── Data section ──
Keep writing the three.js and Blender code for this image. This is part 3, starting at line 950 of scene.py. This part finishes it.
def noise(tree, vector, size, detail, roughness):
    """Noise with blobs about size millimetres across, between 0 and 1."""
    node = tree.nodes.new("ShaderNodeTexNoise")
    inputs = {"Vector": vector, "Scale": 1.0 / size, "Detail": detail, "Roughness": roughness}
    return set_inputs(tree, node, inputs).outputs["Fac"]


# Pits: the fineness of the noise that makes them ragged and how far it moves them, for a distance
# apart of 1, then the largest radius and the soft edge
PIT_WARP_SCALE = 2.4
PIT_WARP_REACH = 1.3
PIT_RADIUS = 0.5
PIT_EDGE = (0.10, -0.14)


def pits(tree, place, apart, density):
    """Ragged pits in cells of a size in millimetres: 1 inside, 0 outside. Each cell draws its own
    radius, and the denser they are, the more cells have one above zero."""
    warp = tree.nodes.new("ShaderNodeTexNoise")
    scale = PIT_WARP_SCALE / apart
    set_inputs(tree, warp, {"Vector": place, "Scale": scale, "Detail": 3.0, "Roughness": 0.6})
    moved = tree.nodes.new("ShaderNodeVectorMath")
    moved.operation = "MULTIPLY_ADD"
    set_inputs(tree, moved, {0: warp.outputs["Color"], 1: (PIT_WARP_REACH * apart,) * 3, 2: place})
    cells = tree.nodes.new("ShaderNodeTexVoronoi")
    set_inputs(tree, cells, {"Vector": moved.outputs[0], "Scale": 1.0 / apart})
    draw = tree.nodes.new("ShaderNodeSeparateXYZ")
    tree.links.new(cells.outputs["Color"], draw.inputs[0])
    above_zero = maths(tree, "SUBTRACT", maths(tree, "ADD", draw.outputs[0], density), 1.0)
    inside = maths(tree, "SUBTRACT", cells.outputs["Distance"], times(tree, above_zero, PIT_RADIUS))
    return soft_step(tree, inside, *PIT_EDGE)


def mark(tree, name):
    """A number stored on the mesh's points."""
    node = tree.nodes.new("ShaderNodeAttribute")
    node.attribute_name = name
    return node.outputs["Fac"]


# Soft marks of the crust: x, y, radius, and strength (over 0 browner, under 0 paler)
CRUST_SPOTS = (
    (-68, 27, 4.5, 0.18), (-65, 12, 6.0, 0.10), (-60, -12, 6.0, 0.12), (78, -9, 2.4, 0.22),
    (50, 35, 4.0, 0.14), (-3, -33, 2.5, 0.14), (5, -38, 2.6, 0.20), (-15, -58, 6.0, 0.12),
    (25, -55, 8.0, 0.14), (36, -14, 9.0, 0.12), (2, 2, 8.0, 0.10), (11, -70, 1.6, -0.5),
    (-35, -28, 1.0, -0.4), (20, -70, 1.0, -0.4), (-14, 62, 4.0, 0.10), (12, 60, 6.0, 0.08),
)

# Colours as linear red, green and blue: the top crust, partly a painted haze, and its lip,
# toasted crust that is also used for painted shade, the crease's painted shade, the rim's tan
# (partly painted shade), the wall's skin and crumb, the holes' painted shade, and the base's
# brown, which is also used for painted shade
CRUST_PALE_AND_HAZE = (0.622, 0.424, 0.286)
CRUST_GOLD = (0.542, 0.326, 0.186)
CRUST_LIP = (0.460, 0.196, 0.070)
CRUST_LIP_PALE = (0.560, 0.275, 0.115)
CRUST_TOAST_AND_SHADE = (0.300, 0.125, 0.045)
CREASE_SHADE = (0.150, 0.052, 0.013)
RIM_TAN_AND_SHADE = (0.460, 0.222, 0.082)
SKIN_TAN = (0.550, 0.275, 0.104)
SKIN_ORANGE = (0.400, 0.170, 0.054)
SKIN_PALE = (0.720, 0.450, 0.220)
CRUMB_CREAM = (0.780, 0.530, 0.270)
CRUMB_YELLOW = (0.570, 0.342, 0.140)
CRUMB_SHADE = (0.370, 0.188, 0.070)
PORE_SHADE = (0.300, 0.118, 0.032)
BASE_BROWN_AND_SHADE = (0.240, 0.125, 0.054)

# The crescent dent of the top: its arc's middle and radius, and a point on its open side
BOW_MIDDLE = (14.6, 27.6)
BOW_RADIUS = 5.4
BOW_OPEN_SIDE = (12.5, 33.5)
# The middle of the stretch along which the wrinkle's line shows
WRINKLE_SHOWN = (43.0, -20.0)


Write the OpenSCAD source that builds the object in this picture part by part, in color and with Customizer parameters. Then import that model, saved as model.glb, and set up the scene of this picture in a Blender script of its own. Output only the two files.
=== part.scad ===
───
▸ **Aim of the exercise**
Provide the number of lines in the entries that include "with", and no other text.

▸ **Correct output**
2